*Problem to work on*. Restate word for word the lines that begin the listing and end with the line holding "nameplate, label, stops".

*Data extract*.
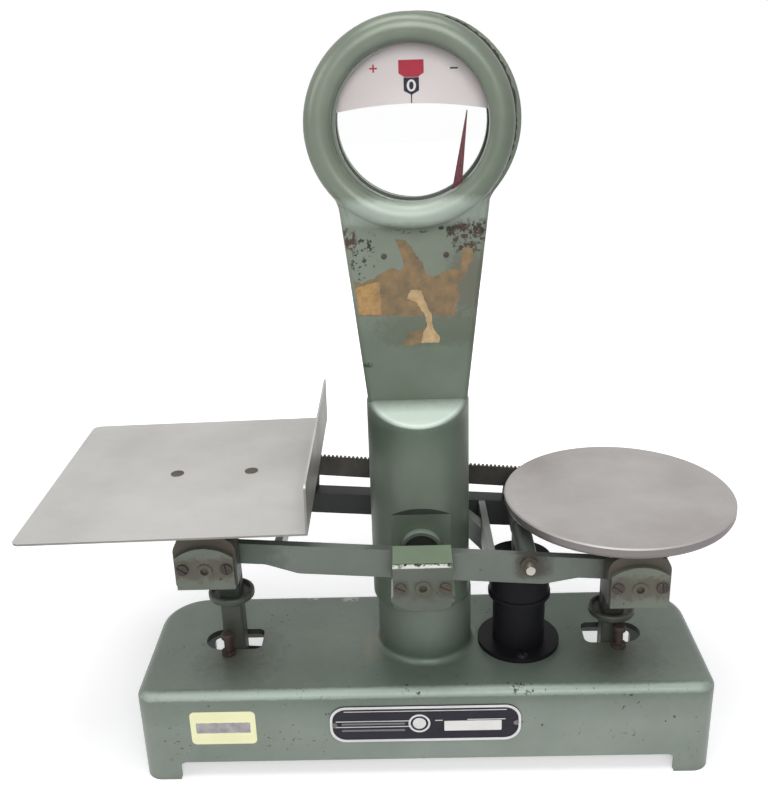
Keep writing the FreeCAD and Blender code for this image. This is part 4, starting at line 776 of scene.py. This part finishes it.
# ------------------------------------------------------------------------------ sub-assemblies
@dataclass
class BaseUnit:
    """Base casting with nameplate, label, stops and check gear."""

    enamel: Enamel = Enamel("base_enamel", light=(0.258, 0.296, 0.258), dark=(0.190, 0.226, 0.190), patches=(
        # Painted shade on the base top round the pillar, under the plates.
        Patch(DamageAndPaintedLight.SHADED, (4, -4, 84), (112, 50, 6), share=0.26, fade=30, ragged=5),
        Patch(DamageAndPaintedLight.SHADED, (4, -34, 84), (66, 20, 6), share=0.24, fade=16, ragged=4),
        # Painted shade on the pillar.
        Patch(DamageAndPaintedLight.SHADED, (0, -8, 112), (50, 50, 24), share=0.40, fade=8, ragged=6),
        # Painted light: upward faces of the base top made paler.
        Patch(DamageAndPaintedLight.RUBBED, (0, 0, 82), (250, 90, 6), share=0.09, fade=3, ragged=1, facing=Facing.UP),
        # Painted highlight along the front top edge.
        Patch(DamageAndPaintedLight.RUBBED, (0, -72, 79.6), (214, 4, 2.6), share=0.34, fade=1.2, ragged=1.6),
        # Painted shade on the inner walls of the slots.
        *both_ends(DamageAndPaintedLight.BLACKENED, (BEAM_END, 0, 80), (36, 16, 7), share=0.92, fade=1, ragged=0.5,
                   facing=Facing.WALL),
        Patch(DamageAndPaintedLight.CHIPPED, (-20, -72, 82), (215, 6, 3), share=0.46, size=260, fade=3),
        Patch(DamageAndPaintedLight.FLAKED, (-70, -8, 83), (100, 60, 4), share=0.38, size=330, fade=12),
        Patch(DamageAndPaintedLight.CHIPPED, (-60, 66, 82), (150, 5, 4), share=0.42, size=240, fade=3),
        Patch(DamageAndPaintedLight.BARED, (-63, 62, 82), (5, 5, 3), share=0.95, size=150, fade=2, ragged=5),
        Patch(DamageAndPaintedLight.BARED, (-98, 65, 82), (4, 4, 3), share=0.85, size=190, fade=2, ragged=5),
        Patch(DamageAndPaintedLight.DUSTED, (-41, -12, 88), (4, 12, 6), share=0.60, fade=5, ragged=9),
        # Painted shade on the base top round the dashpot, under the pan.
        Patch(DamageAndPaintedLight.SHADED, (80, -8, 83), (44, 42, 3), share=0.38, fade=12, ragged=3),
        Patch(DamageAndPaintedLight.SOILED, (-150, -22, 83), (12, 12, 3), share=0.42, fade=7, ragged=5),
        Patch(DamageAndPaintedLight.SOILED, (158, -22, 83), (12, 12, 3), share=0.42, fade=7, ragged=5),
        Patch(DamageAndPaintedLight.FLAKED, (0, -74, 45), (232, 3, 45), share=0.44, fade=6),
    ))
    plate_centre: Point = (0.0, 52.0)
    plate_front: float = -74.8
    plate_size: Point = (151.0, 34.0)
    relief: float = 0.25
    border_outer: Vec3 = (0.4, 0.4, 12.8)
    border_inner: Vec3 = (4.4, 4.8, 11.0)
    top_rule: Vec3 = (12.4, 128.0, 0.6)
    rules: tuple[Vec3, ...] = ((-41.5, 55.0, 58.0), (-41.5, 49.7, 62.0), (10.8, 55.0, 6.0),
                               (48.0, 55.4, 30.0))
    rule_height: float = 0.7
    strips: tuple[Vec3, ...] = ((-41.0, 52.4, 50.0), (-41.0, 46.2, 50.0))
    strip_height: float = 1.7
    strip_sunk: float = 0.1
    blank_field: Vec3 = (37.5, 49.6, 45.0)
    field_height: float = 9.4
    boss_centre: Point = (-4.6, 52.4)
    boss_radii: Vec3 = (8.6, 7.0, 5.2)
    boss_proud: float = 0.05
    label_strip_centre: Point = (-160.0, 50.7)
    label_front: float = -74.3
    label_strip_size: Point = (43.0, 9.8)
    strip_film: float = 0.08
    strip_seed: int = 7

    def build(self) -> None:
        """Dress the base's nodes and make the nameplate's relief and the label."""
        dress(self.enamel.make(), "base_casting")
        rusty = BareIron("rusty_stop", light=(0.062, 0.042, 0.036), dark=(0.020, 0.014, 0.013),
                         rust_share=0.5, metallic=0.1, roughness=0.6).make()
        dress(rusty, "stop_screws", "stop_nuts")
        hidden = BareIron("hidden_iron").make()
        dress(hidden, "check_bracket", "check_lever", "column_bolts")
        steel = BareIron("plain_steel", light=(0.22, 0.20, 0.18), dark=(0.10, 0.09, 0.08), metallic=0.6,
                         roughness=0.42, rust_share=0.2).make()
        dress(steel, "check_pin", "fixing_screws", "nameplate_pins")
        self.nameplate()
        self.label()

    def nameplate(self) -> None:
        """Raised silver border, rules, boss and blank field on black ground."""
        ground = Lacquer("nameplate_black", (0.017, 0.015, 0.024), roughness=0.42, gloss=0.2,
                         fade=0.03).make()
        silver = SheetAluminium("nameplate_silver", light=(0.74, 0.73, 0.73), dark=(0.56, 0.55, 0.55),
                                stain_share=0.22, roughness=0.38).make()
        dress(ground, "nameplate")
        x, z = self.plate_centre
        width, height = self.plate_size
        near = self.plate_front - self.relief
        plate = partial(Builder("base").lay, slot="etched_plate", material=silver, near=near,
                        thickness=self.relief)
        outer, inner = (rounded_outline(x, z, width - narrower, height - lower, corner)
                        for narrower, lower, corner in (self.border_outer, self.border_inner))
        plate("nameplate_border", outline=outer, cut=inner)
        level, length, thin = self.top_rule
        plate("nameplate_top_rule", outline=rounded_outline(x, z + level, length, thin, radius=0.2, steps=2))
        for number, (middle, level, length) in enumerate(self.rules):
            plate(f"nameplate_rule_{number}",
                  outline=rounded_outline(x + middle, level, length, self.rule_height, radius=0.25, steps=2))
        for number, (middle, level, length) in enumerate(self.strips):
            grey = Lacquer(f"nameplate_grey_{number}", (0.16, 0.155, 0.17), dust_share=0.12,
                           roughness=0.45).make()
            plate(f"nameplate_strip_{number}", material=grey, near=near + self.strip_sunk,
                  outline=rounded_outline(x + middle, level, length, self.strip_height, radius=0.5, steps=2),
                  thickness=self.relief - self.strip_sunk)
        middle, level, length = self.blank_field
        blank = SheetAluminium("nameplate_field", light=(0.76, 0.75, 0.72), dark=(0.62, 0.61, 0.58),
                               stain_share=0.3).make()
        plate("nameplate_blank_field", material=blank,
              outline=rounded_outline(x + middle, level, length, self.field_height, radius=0.6, steps=3))
        boss_x, boss_z = self.boss_centre
        ring, hole, disc = (oval_outline(x + boss_x, boss_z, radius, radius, steps=40)
                            for radius in self.boss_radii)
        plate("nameplate_boss_ring", near=near - self.boss_proud, outline=ring, cut=hole)
        plate("nameplate_boss_disc", outline=disc)

    def label(self) -> None:
        """Cream paper label with a worn grey strip."""
        cream = Paper("label_cream", (0.97, 0.965, 0.61), (0.91, 0.90, 0.54), stain_scale=26.0).make()
        dress(cream, "paper_label")
        grey = Paper("label_grey", (0.47, 0.44, 0.45), (0.30, 0.28, 0.30), stain_scale=160.0).make()
        whole = rounded_outline(*self.label_strip_centre, *self.label_strip_size, radius=0.6, steps=2)
        outline = torn_outline(whole, step=2.2, depth=0.16, seed=self.strip_seed)
        Builder("base").lay("label_strip", "label_paper", grey, outline, self.label_front - self.strip_film,
                            self.strip_film)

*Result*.
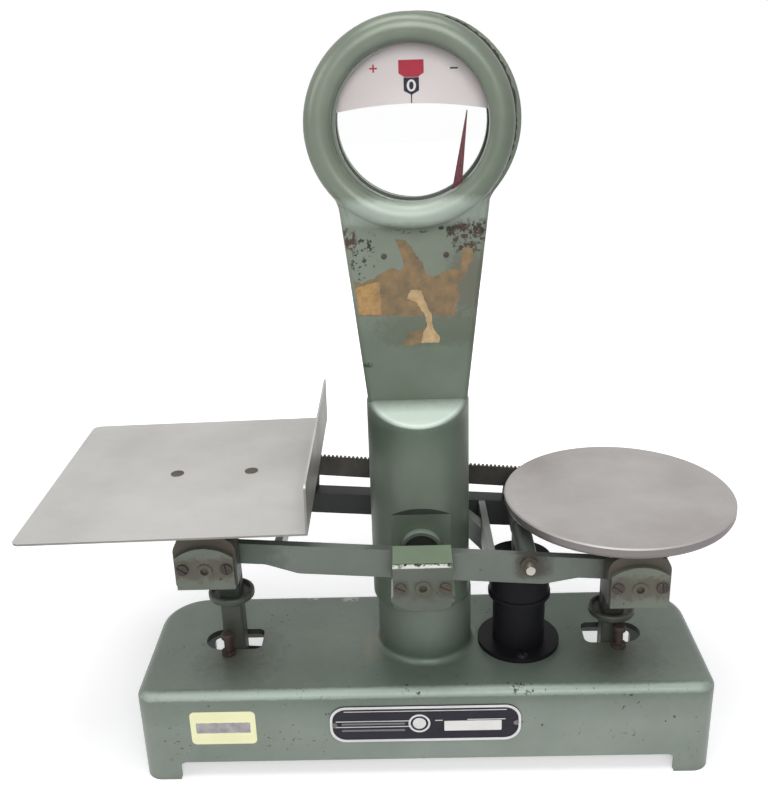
Keep writing the FreeCAD and Blender code for this image. This is part 4, starting at line 776 of scene.py. This part finishes it.
# ------------------------------------------------------------------------------ sub-assemblies
@dataclass
class BaseUnit:
    """Base casting with nameplate, label, stops and check gear."""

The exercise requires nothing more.